SOURCE MATERIAL |

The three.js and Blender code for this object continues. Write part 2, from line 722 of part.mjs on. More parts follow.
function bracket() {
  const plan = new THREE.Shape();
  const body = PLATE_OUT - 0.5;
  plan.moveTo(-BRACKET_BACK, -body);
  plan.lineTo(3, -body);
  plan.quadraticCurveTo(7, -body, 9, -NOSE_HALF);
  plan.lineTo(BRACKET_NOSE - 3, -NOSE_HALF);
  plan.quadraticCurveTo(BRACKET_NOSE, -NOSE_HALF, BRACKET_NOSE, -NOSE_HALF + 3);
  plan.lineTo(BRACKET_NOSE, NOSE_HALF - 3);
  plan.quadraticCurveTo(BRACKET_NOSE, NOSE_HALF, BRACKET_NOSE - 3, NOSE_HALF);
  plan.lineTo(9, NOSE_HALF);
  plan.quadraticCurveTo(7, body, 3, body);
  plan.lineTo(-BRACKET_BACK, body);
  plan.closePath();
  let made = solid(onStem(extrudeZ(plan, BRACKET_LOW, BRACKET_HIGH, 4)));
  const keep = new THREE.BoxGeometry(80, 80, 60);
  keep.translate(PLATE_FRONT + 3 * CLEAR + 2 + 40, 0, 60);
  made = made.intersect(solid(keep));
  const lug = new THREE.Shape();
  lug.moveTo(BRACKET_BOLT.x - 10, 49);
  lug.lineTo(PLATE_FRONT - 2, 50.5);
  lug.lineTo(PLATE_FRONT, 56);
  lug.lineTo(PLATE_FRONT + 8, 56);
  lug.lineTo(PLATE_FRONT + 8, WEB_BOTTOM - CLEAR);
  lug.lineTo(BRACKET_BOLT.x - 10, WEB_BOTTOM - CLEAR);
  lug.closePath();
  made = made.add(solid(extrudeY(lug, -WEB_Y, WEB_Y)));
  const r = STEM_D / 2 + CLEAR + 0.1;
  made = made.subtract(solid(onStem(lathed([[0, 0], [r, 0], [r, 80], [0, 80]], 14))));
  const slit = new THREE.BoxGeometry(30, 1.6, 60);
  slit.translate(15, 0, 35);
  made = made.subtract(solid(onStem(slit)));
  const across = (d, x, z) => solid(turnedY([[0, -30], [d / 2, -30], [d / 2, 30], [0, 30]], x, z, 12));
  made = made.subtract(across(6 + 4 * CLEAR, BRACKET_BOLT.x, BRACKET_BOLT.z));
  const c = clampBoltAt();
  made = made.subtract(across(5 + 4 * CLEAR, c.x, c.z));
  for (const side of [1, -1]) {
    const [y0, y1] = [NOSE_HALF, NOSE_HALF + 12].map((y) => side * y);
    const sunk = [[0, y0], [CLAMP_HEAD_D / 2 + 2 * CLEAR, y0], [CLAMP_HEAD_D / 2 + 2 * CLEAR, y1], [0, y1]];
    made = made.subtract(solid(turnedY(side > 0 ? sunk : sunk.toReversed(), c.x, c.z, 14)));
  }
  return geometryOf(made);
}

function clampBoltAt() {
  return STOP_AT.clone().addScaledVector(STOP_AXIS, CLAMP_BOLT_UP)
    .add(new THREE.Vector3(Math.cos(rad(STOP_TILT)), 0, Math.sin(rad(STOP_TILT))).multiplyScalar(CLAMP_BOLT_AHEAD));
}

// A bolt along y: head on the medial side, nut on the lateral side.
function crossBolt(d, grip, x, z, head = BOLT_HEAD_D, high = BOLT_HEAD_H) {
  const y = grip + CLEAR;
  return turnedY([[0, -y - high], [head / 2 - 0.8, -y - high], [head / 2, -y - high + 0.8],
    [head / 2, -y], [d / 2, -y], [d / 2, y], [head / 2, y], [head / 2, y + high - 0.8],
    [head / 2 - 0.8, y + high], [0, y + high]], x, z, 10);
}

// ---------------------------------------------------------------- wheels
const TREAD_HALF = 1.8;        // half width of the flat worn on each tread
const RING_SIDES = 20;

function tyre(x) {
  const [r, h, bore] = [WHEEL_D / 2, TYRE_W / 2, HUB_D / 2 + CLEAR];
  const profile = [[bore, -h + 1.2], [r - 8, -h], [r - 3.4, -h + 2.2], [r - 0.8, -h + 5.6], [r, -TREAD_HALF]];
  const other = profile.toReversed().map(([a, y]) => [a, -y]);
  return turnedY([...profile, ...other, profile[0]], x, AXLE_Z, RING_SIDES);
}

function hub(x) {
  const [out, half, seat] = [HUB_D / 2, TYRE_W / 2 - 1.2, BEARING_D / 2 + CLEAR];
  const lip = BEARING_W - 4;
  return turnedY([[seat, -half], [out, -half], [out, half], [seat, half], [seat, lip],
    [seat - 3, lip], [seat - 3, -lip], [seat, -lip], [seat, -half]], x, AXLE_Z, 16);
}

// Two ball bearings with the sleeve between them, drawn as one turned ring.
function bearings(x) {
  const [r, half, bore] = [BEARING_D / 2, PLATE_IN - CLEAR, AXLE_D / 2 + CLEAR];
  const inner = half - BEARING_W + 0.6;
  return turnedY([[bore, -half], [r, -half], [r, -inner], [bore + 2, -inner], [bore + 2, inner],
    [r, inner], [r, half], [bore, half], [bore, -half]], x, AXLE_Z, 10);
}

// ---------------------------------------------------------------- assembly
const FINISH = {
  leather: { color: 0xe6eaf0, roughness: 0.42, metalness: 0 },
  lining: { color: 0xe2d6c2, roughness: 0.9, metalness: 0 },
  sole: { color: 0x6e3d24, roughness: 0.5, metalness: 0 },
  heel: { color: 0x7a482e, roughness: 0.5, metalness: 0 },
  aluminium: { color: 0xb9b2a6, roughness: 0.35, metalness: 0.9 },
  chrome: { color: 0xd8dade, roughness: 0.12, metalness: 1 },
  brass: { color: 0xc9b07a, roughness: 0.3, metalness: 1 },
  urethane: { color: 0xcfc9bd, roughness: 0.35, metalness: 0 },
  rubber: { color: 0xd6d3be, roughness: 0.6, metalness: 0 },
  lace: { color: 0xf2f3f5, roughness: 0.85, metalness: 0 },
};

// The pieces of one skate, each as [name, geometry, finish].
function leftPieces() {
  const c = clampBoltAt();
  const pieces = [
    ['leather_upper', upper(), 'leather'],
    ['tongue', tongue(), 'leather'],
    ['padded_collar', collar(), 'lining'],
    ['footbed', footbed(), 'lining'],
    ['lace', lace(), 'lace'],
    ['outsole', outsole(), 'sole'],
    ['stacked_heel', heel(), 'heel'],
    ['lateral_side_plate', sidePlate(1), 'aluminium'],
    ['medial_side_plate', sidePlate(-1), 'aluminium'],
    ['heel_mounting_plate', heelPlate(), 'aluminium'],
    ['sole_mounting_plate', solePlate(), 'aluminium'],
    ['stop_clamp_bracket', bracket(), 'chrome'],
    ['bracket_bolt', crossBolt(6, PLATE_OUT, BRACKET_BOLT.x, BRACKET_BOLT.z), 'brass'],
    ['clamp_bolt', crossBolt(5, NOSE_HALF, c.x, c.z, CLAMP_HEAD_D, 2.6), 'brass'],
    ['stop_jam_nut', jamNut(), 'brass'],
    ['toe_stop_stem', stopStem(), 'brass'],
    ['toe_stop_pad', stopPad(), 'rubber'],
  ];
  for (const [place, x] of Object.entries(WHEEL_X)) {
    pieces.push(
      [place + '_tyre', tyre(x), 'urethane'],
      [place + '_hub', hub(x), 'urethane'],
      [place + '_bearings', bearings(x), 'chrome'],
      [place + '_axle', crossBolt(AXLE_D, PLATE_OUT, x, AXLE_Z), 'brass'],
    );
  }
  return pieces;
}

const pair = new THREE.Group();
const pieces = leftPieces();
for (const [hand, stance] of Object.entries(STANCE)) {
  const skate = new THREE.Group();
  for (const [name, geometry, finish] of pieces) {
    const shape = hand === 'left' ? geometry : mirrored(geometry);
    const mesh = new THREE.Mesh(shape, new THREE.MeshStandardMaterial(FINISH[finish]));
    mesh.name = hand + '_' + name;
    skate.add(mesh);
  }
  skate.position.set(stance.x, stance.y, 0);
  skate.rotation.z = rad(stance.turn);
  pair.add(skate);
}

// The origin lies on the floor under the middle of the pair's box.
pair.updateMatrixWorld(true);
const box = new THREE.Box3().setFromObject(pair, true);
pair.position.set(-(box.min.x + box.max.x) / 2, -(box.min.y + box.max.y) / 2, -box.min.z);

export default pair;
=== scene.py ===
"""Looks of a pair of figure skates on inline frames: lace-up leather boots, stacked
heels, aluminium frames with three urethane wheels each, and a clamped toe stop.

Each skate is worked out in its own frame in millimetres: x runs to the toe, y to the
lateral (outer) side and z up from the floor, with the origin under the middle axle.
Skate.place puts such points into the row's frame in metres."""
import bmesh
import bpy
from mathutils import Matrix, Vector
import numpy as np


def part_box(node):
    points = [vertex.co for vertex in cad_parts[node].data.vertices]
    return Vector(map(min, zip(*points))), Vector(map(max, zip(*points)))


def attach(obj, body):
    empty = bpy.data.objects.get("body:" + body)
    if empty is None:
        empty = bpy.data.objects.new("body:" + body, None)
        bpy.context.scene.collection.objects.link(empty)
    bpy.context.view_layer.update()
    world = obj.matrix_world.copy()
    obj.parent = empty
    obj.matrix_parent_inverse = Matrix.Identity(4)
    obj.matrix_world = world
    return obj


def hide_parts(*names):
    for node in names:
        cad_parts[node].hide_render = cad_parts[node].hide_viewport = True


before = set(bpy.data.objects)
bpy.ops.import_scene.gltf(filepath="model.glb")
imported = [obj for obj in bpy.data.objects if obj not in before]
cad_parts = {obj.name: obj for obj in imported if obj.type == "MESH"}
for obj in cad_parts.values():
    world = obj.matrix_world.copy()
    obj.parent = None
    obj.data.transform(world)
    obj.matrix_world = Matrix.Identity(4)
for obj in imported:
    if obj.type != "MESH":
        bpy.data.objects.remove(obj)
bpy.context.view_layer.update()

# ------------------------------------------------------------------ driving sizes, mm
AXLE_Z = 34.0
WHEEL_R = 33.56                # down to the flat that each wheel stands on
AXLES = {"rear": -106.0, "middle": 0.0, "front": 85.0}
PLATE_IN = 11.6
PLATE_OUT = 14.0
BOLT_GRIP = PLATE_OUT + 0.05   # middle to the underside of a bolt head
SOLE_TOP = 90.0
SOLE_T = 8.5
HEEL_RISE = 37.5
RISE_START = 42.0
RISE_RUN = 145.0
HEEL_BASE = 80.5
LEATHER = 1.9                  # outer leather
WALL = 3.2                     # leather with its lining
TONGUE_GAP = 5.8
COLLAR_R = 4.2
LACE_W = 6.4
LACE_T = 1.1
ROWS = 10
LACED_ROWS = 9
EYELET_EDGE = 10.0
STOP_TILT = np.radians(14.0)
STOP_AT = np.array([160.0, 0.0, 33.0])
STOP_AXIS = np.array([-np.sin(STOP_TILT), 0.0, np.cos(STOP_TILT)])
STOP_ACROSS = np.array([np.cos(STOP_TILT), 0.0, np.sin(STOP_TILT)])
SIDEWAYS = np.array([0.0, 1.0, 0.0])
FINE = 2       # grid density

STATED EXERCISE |
Would you quote everything above from the line containing "the pair's box." down to the line containing "cad_parts[node].hide_render = cad_parts[node].hide_viewport"? Include both of those lines and nothing else.

RESULT BELOW |
// The origin lies on the floor under the middle of the pair's box.
pair.updateMatrixWorld(true);
const box = new THREE.Box3().setFromObject(pair, true);
pair.position.set(-(box.min.x + box.max.x) / 2, -(box.min.y + box.max.y) / 2, -box.min.z);

export default pair;
=== scene.py ===
"""Looks of a pair of figure skates on inline frames: lace-up leather boots, stacked
heels, aluminium frames with three urethane wheels each, and a clamped toe stop.

Each skate is worked out in its own frame in millimetres: x runs to the toe, y to the
lateral (outer) side and z up from the floor, with the origin under the middle axle.
Skate.place puts such points into the row's frame in metres."""
import bmesh
import bpy
from mathutils import Matrix, Vector
import numpy as np


def part_box(node):
    points = [vertex.co for vertex in cad_parts[node].data.vertices]
    return Vector(map(min, zip(*points))), Vector(map(max, zip(*points)))


def attach(obj, body):
    empty = bpy.data.objects.get("body:" + body)
    if empty is None:
        empty = bpy.data.objects.new("body:" + body, None)
        bpy.context.scene.collection.objects.link(empty)
    bpy.context.view_layer.update()
    world = obj.matrix_world.copy()
    obj.parent = empty
    obj.matrix_parent_inverse = Matrix.Identity(4)
    obj.matrix_world = world
    return obj


def hide_parts(*names):
    for node in names:
        cad_parts[node].hide_render = cad_parts[node].hide_viewport = True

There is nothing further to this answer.